#### Exercise directions
Every line of the data must be copied exactly.

#### Source excerpt
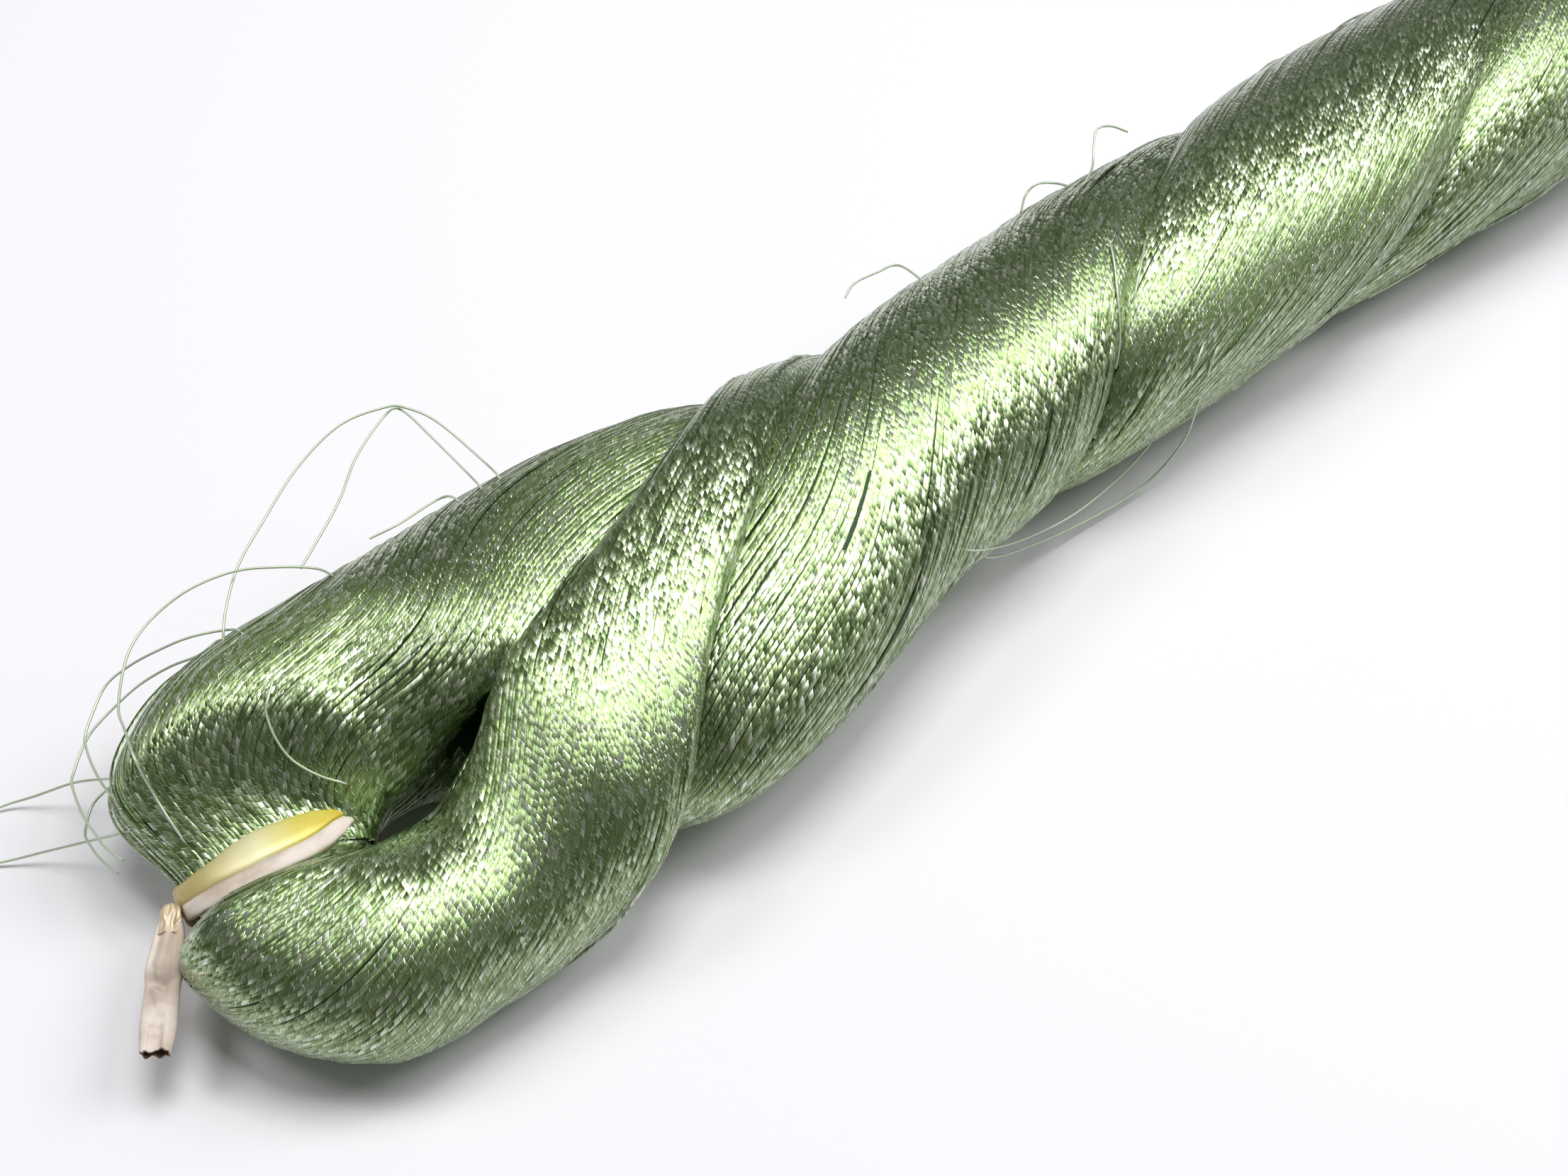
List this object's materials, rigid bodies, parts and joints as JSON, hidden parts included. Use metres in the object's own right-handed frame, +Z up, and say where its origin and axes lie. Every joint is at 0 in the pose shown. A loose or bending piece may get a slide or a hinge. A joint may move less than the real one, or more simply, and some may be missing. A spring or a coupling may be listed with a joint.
{
  "type": "skein of silver leaf thread",
  "caption": "Hank of foil-wound embroidery thread twisted on itself into a thick rope with a looped bight at each end, one of them tied with a strip of gilt paper.",
  "frame": {"origin": "on the table under the middle of the whole: the middle of the bottom of the bounding box", "axes": "+X along the twisted rope, away from the tied bight; +Y across it; +Z up from the table"},
  "size_m": [0.2254, 0.031, 0.019],
  "materials": {
    "foil_thread": "silver-green foil wound on a thread core, satin with bright facets",
    "gold_film": "glossy gold film on paper",
    "tie_paper": "matt crumpled paper"
  },
  "bodies": {
    "root": {"hank": "foil_thread", "tie_band": "gold_film", "tie_margin": "tie_paper", "tie_tail": "tie_paper"}
  },
  "joints": []
}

#### Response to the exercise
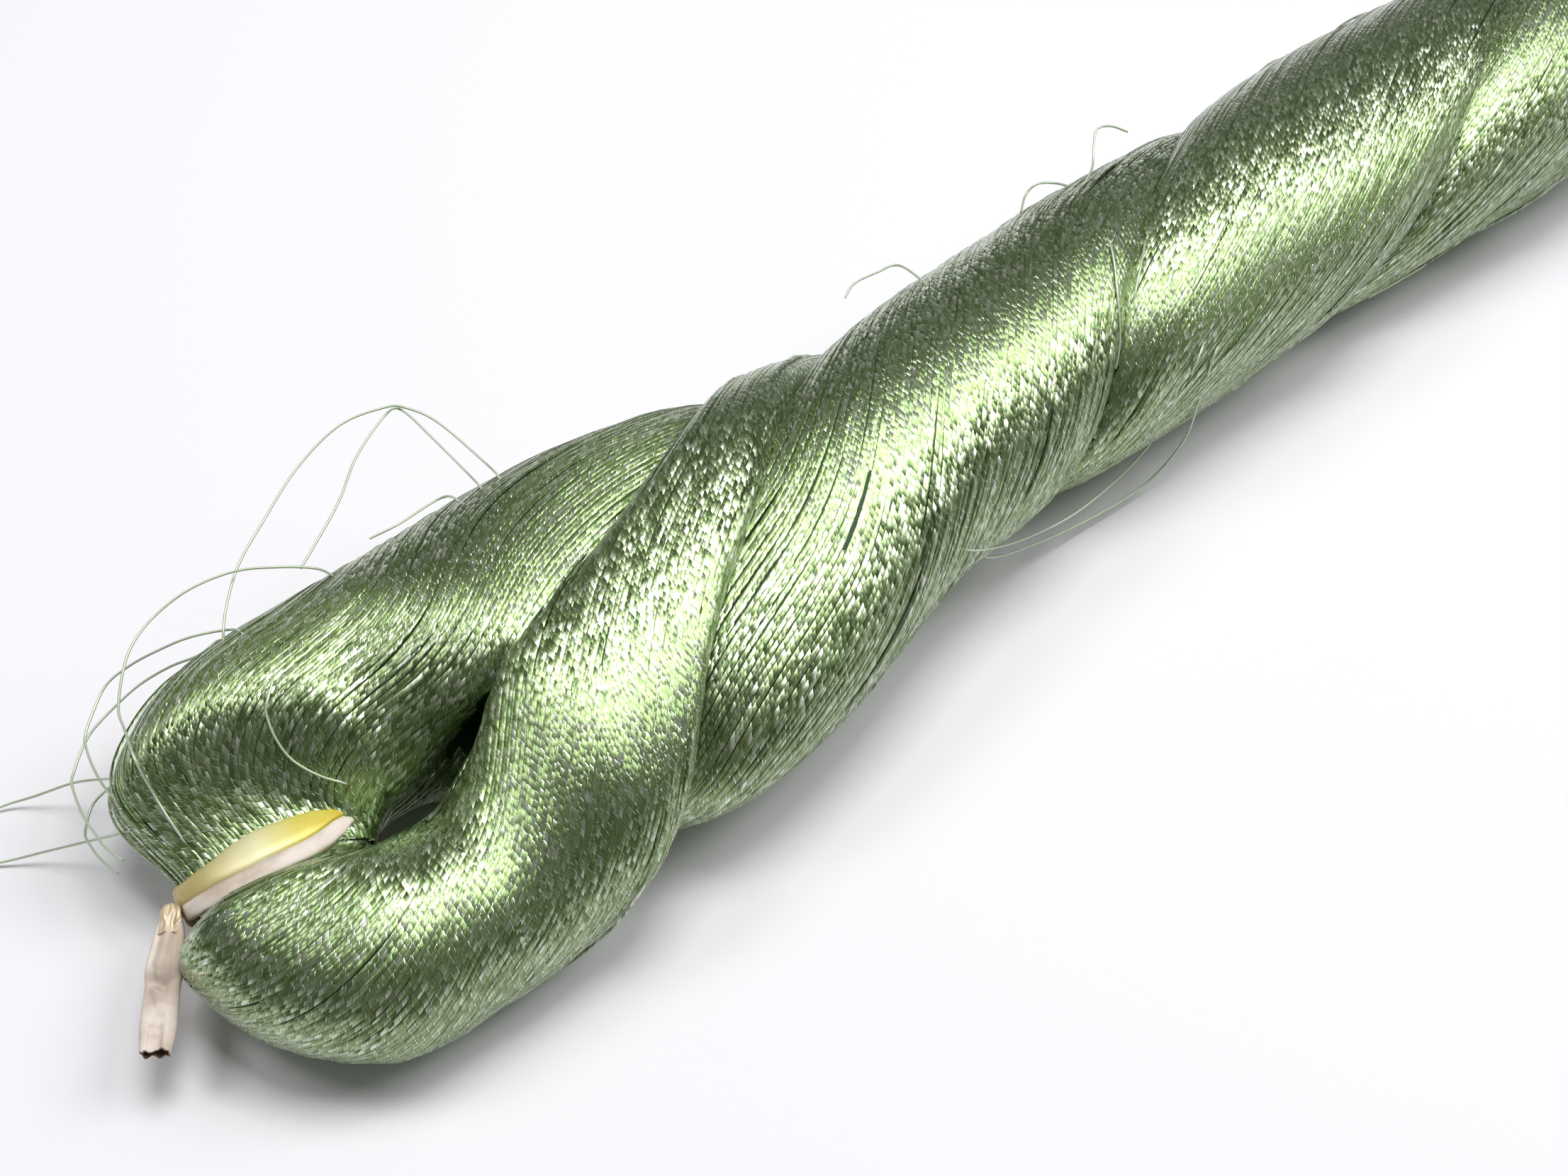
List this object's materials, rigid bodies, parts and joints as JSON, hidden parts included. Use metres in the object's own right-handed frame, +Z up, and say where its origin and axes lie. Every joint is at 0 in the pose shown. A loose or bending piece may get a slide or a hinge. A joint may move less than the real one, or more simply, and some may be missing. A spring or a coupling may be listed with a joint.
{
  "type": "skein of silver leaf thread",
  "caption": "Hank of foil-wound embroidery thread twisted on itself into a thick rope with a looped bight at each end, one of them tied with a strip of gilt paper.",
  "frame": {"origin": "on the table under the middle of the whole: the middle of the bottom of the bounding box", "axes": "+X along the twisted rope, away from the tied bight; +Y across it; +Z up from the table"},
  "size_m": [0.2254, 0.031, 0.019],
  "materials": {
    "foil_thread": "silver-green foil wound on a thread core, satin with bright facets",
    "gold_film": "glossy gold film on paper",
    "tie_paper": "matt crumpled paper"
  },
  "bodies": {
    "root": {"hank": "foil_thread", "tie_band": "gold_film", "tie_margin": "tie_paper", "tie_tail": "tie_paper"}
  },
  "joints": []
}